Justice Boyle, joined by Justice Cavanagh, stated that "an allegation of a state constitutional tort perpetrated by virtue of a state custom or policy avoids the strictures of statutory governmental immunity.” 428 Mich 638.

Justice Archer, in an opinion I also signed, stated that an allegation of intentional tort "is not barred by the governmental immunity statute because such an activity does not constitute a governmental function.” 428 Mich 657.

Thus all seven members of the Court agreed that at least certain intentional acts, those where the activity either is not authorized by law or is violative of the state constitution, are not protected by governmental immunity.

IV

The evidence appears to support an inference that the township, acting at the behest of a person higher in authority than John Gatewood, the detective in charge of the case, caused disorderly conduct charges to be filed against Armstead in retaliation for his having commenced this action, initially claiming only assault and battery, against Jackson, Arnold and the township. The jury found that the prosecution was malicious, and thus, it would appear, that there was "use or misuse of a badge of governmental authority for a purpose unauthorized by law . . . .” Smith, supra at 611.

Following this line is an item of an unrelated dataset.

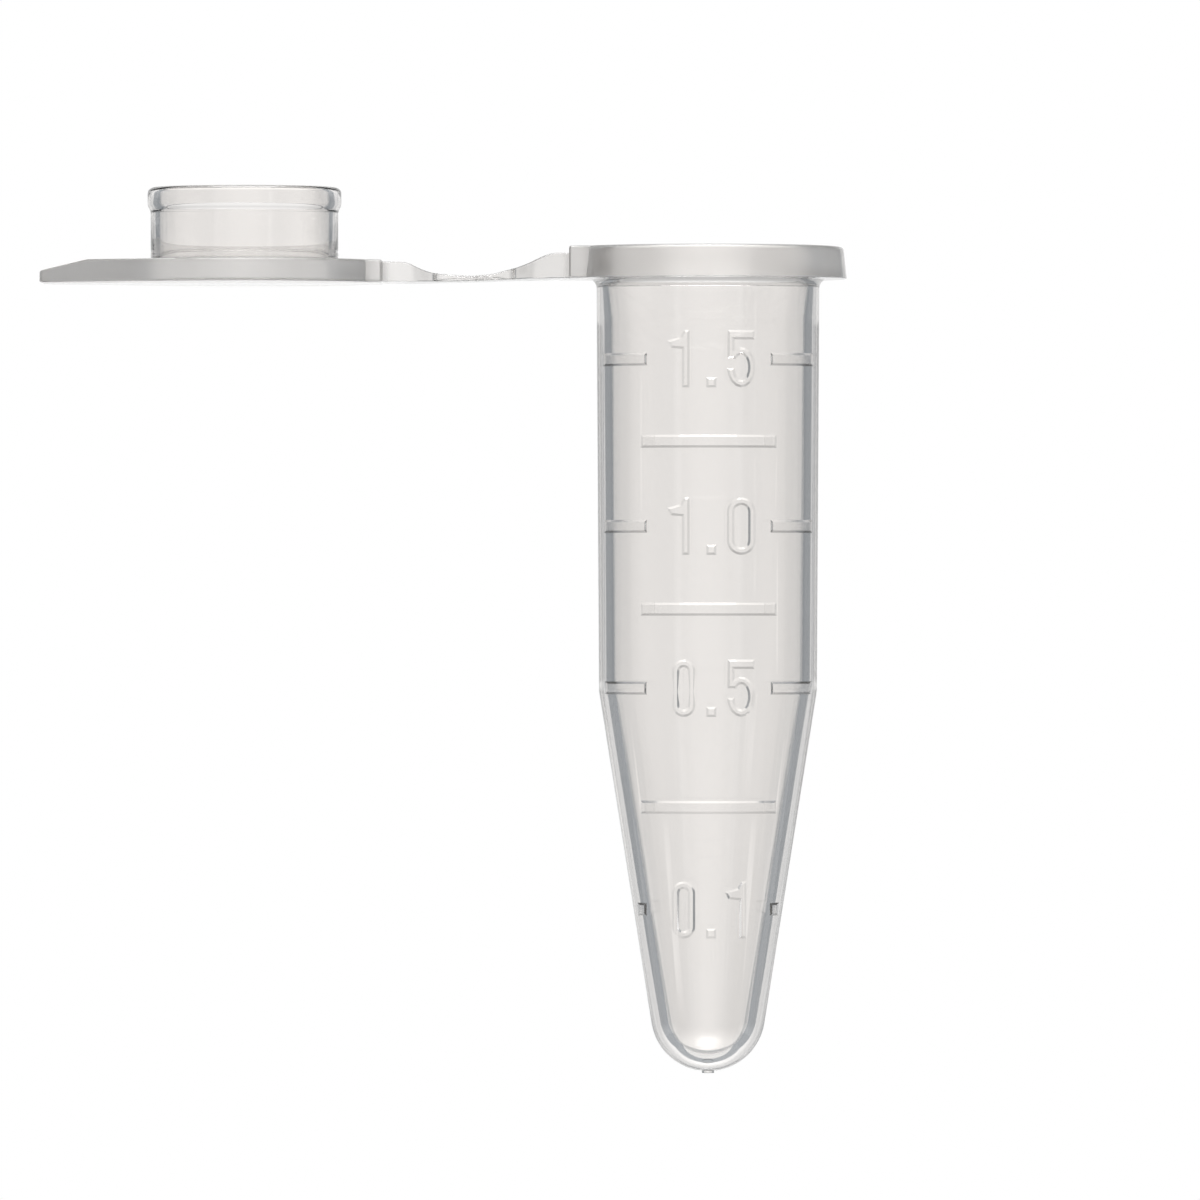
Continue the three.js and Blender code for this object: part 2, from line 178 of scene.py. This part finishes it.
def card_floor(height, radius):
    bm = bmesh.new()
    bmesh.ops.create_circle(bm, cap_ends=True, radius=radius, segments=96)
    bmesh.ops.translate(bm, verts=bm.verts, vec=(0, 0, height))
    mesh = bpy.data.meshes.new("floor")
    bm.to_mesh(mesh)
    bm.free()
    floor = bpy.data.objects.new("floor", mesh)
    bpy.context.collection.objects.link(floor)
    card = bpy.data.materials.new("pale_card")
    card.use_nodes = True
    board = Board(card.node_tree)
    surface = board.node(
        "ShaderNodeBsdfPrincipled",
        sockets={"Base Color": (0.93, 0.93, 0.92, 1), "Roughness": 0.8},
    )
    board.node("ShaderNodeOutputMaterial", sockets={"Surface": surface})
    mesh.materials.append(card)
    return floor


scene = bpy.context.scene
scene.view_settings.view_transform = "Standard"
scene.world = light_tent()
card_floor(height=-0.4, radius=0.35)

CAMERA_PLACE = (-0.00519, -0.657, -0.01543)
LENS = 410

camera_data = bpy.data.cameras.new("camera")
camera_data.lens = LENS
camera_data.sensor_width = 36
camera_data.clip_start = 0.01
camera = bpy.data.objects.new("camera", camera_data)
camera.location = CAMERA_PLACE
camera.rotation_euler = (math.pi / 2, 0, 0)
scene.collection.objects.link(camera)
scene.camera = camera

softbox_data = bpy.data.lights.new("overhead_softbox", "AREA")
softbox_data.size = 0.5
softbox_data.energy = 4
softbox = bpy.data.objects.new("overhead_softbox", softbox_data)
softbox.location = (0, 0, 0.7)
scene.collection.objects.link(softbox)


# ---- Tube wall, round bottom and collar ------------------------------------------------------
# The barrel and cone are one thin wall drawn down to a round bottom, with the stub where the
# plastic was fed in. A thick collar round the mouth hangs in the rack and takes the hinge.

MM = 0.001
ROUND_STEPS = 256
CORNER_STEPS = 5
TIP_STEPS = 20

WALL = 0.7
BOTTOM_WALL = 0.8
TIP_R = 2.75
GATE_R = 0.3
GATE_HEIGHT = 0.08
BARREL_DRAFT = 0.12
BARREL_DEPTH = 19.8
COLLAR_DRAFT = 0.15
COLLAR_EDGE_R = 0.2
COLLAR_FILLET = 0.45
SHOULDER_HALF_WIDTH = 3.2
SHOULDER_EDGE_R = 0.12
SHOULDER_OVERLAP = 0.15
INSIDE = 0.01
RIM_EDGE_R = 0.18
SEAT_STEP = 0.02
SEAT_DEPTH = 1.83
SEAT_END = 0.15
MOUTH_STEP = 0.32
LEAD_IN_DEPTH = 1.04
LEAD_IN_STEP = 0.26


def box_mm(node):
    low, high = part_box(node)
    return low / MM, high / MM


_, collar_high = box_mm("collar")
body_low, body_high = box_mm("tube_body")
collar_r = collar_high.x
rim_z = collar_high.z
barrel_r = body_high.x - BARREL_DRAFT * rim_z / BARREL_DEPTH
barrel_low_r = barrel_r - BARREL_DRAFT
tip_z = body_low.z + GATE_HEIGHT
tip_centre_z = tip_z + TIP_R
bore_r = barrel_r - WALL
bore_low_r = barrel_low_r - WALL
bore_tip_r = TIP_R - BOTTOM_WALL


def arc(centre_z, radius, start, end, steps):
    """Points [r, z] on a round bottom whose centre is on the axis."""
    turn = [start + (end - start) * i / steps for i in range(steps + 1)]
    return [(radius * math.cos(a), centre_z + radius * math.sin(a)) for a in turn]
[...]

In Camaj v SS Kresge Co, 426 Mich 281 (1986), this Court said that an award of treble damages for malicious prosecution under MCL 600.2907; MSA 27A.2907 is appropriate only if the party so charged brought an action in the name of another person without that person’s consent, or under an assumed name. The Court added, however, that the decision was prospective.

121 Mich App 239 (1981). This Court denied the township’s application for leave to appeal. 414 Mich 900 (1982).